Hiervon zu unterscheiden ist jedoch die Feststellung der steuerfreien, dem Progressionsvorbehalt unterliegenden Einkünfte nach § 180 Abs. 5 Nr. 1 AO. Es handelt sich um jeweils eigenständige Verwaltungsakte (Regelungen). Liegen die Voraussetzungen beider Verfahren vor, können die Feststellungen miteinander verbunden werden. Auch die Nachholung der Feststellung gemäß § 180 Abs. 5 Nr. 1 AO ist grundsätzlich zulässig. Insoweit kann während des finanzgerichtlichen Verfahrens ein erstmaliger (ergänzender) Feststellungsbescheid gemäß § 180 Abs. 5 Nr. 1 AO ergehen, der in einem notwendigen sachlichen Zusammenhang zu dem ursprünglichen (einheitlichen) Bescheid steht, so dass dieser i.S. von § 68 FGO bzw. § 365 Abs. 3 AO "ersetzt" wurde und (teilweise) an dessen Stelle getreten ist.

Im Streitfall waren die konkrete Höhe der in einer deutschen Betriebsstätte erzielten Einnah-men sowie der Umstand, dass keine Aufzeichnungen vorhanden sind, die eine direkte Zuordnung von Einnahmen und Ausgaben einerseits zu der deutschen und anderseits zu der ausländischen Betriebsstätte ermöglichen, im Zusammenhang mit der gesonderten und einheitlichen Feststellung der dem Progressionsvorbehalt unterliegenden Einkünfte Tatsachen i.S. des § 173 Abs. 1 Nr. 1 AO. Verletzt das FA nun seine Aufklärungspflicht und der Steuerpflichtige die ihm obliegende Mitwirkungspflicht, steht der Änderung des Steuerbescheides gemäß § 173 Abs. 1 Nr. 1 AO der Grundsatz von Treu und Glauben nur dann entgegen, wenn der Verstoß des FA die Pflichtverletzung des Steuerpflichtigen deutlich überwiegt.
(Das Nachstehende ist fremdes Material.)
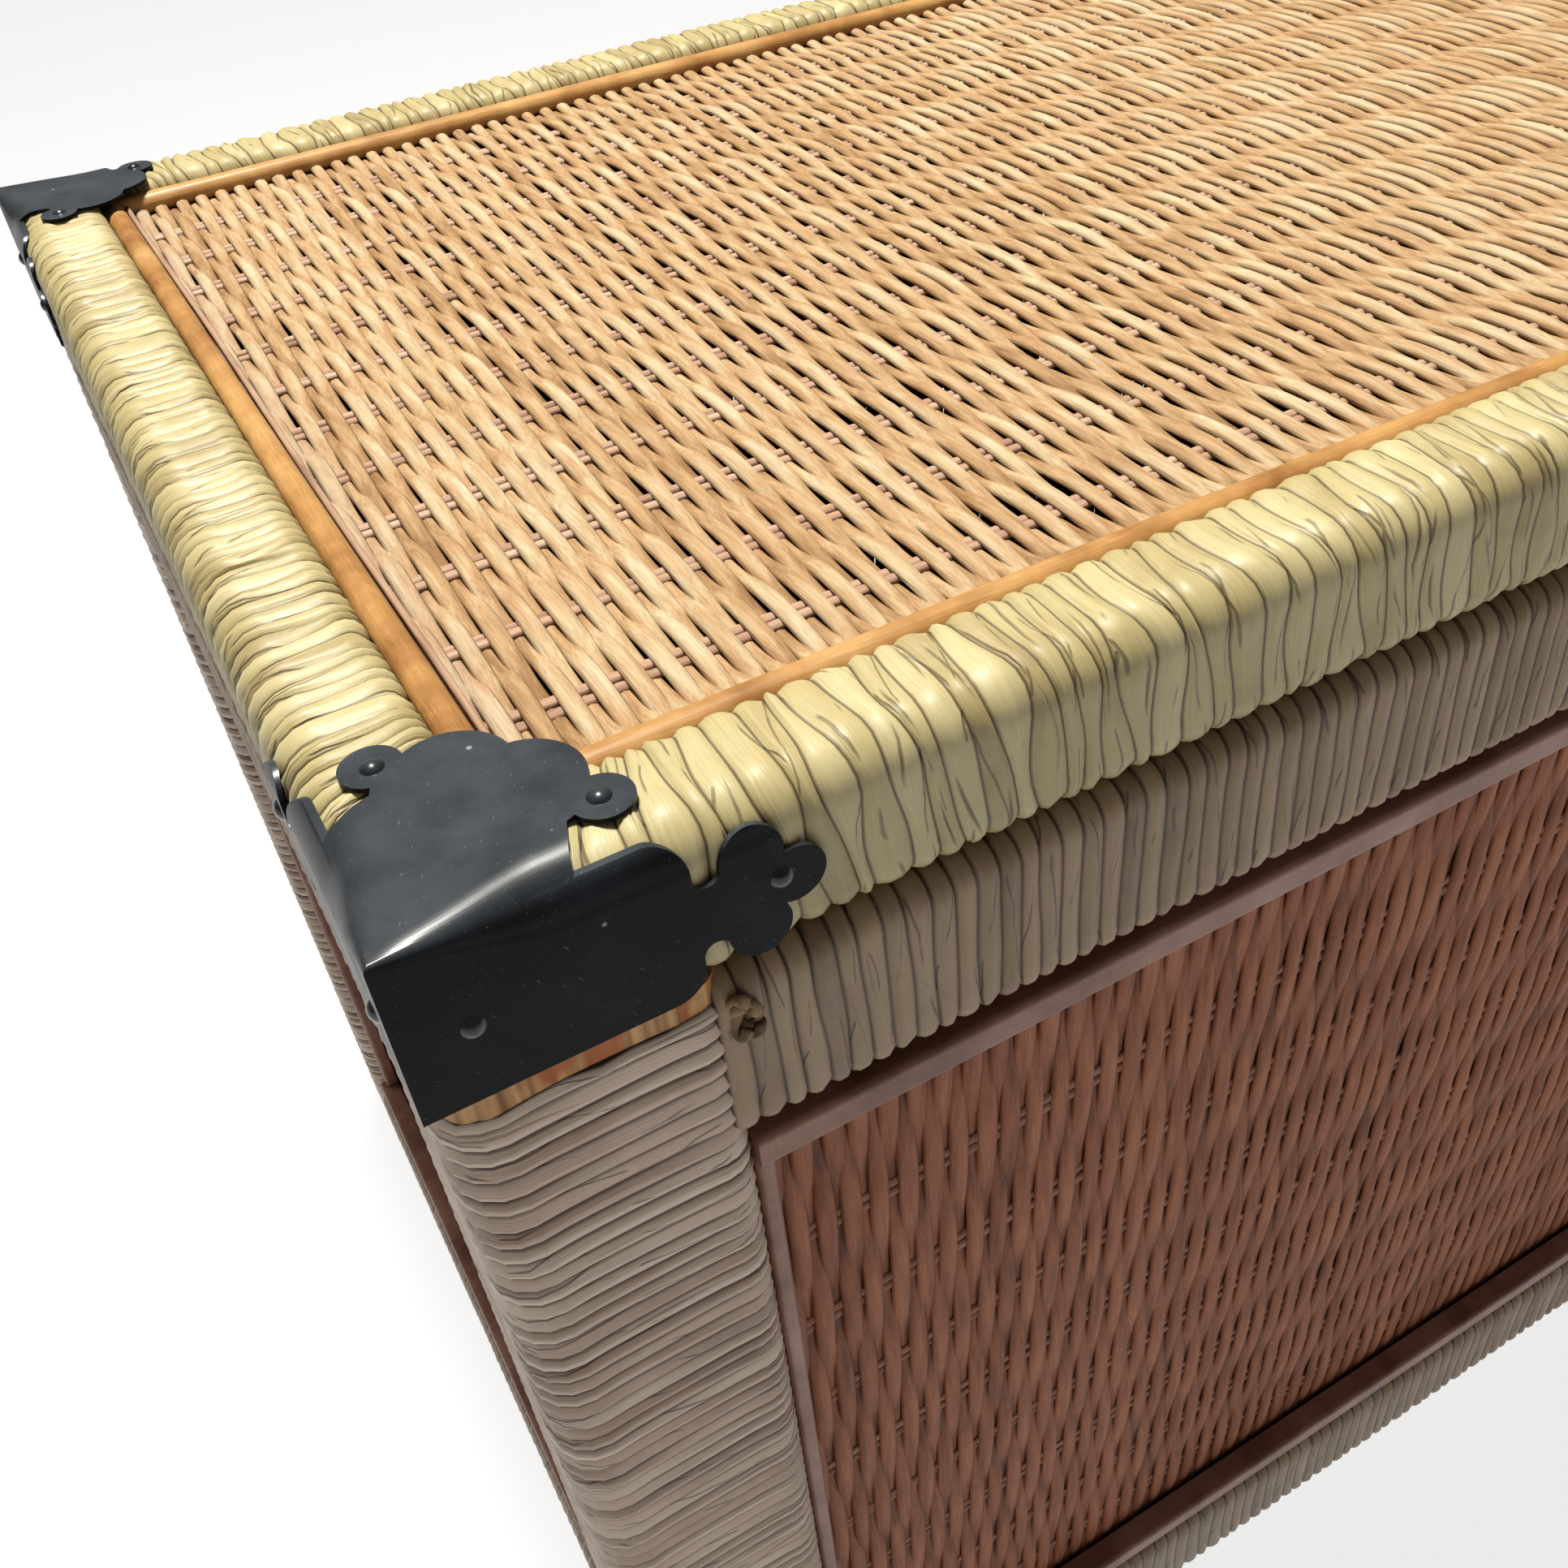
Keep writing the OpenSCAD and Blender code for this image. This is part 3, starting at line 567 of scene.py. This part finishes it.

Eine Änderungsbefugnis des FA ist in solchen Fällen insbesondere dann zu bejahen, wenn der Steuerpflichtige in abgabenrechtlichen Antragsvordrucken zu entscheidungsrelevanten Tatsachenfragen entweder überhaupt keine oder sogar inhaltlich unrichtige Angaben gemacht hat.
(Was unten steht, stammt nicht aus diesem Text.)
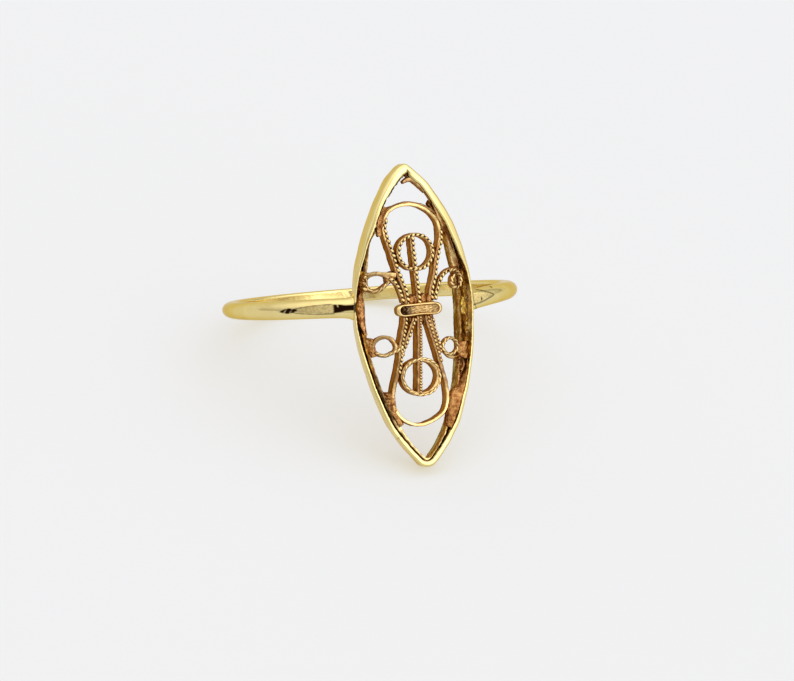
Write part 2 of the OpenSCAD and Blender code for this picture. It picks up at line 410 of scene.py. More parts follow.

Im Streitfall war die Steuerpflichtige nicht nur verpflichtet, die in Spanien und Deutschland erzielten Einkünfte (auf der Grundlage entsprechender Aufzeichnungen) zutreffend auf die Betriebsstätten aufzuteilen und in ihrer Feststellungserklärung zutreffende Angaben zur Höhe der gesondert und einheitlich festzustellenden Besteuerungsgrundlagen zu machen. Sie war weiterhin verpflichtet, die in Deutschland nicht steuerpflichtigen Einkünfte aus der spanischen Betriebsstätte in der Anlage AUS zu erklären, was für sie aufgrund der Hinweise in der Anleitung zur Anlage AUS auch hinreichend erkennbar war. Diesen Pflichten genügte sie jedoch mit ihren Angaben in der Feststellungserklärung und der Beifügung der Bescheinigung der Steuerberaterin zur Gewinnermittlung nicht. Vor diesem Hintergrund war die Würdigung des FG, der Pflichtverstoß des FA überwiege nicht in deutlichem Maße die der Steuerpflichtigen anzulastende Mitwirkungspflichtverletzung, revisionsrechtlich nicht zu beanstanden.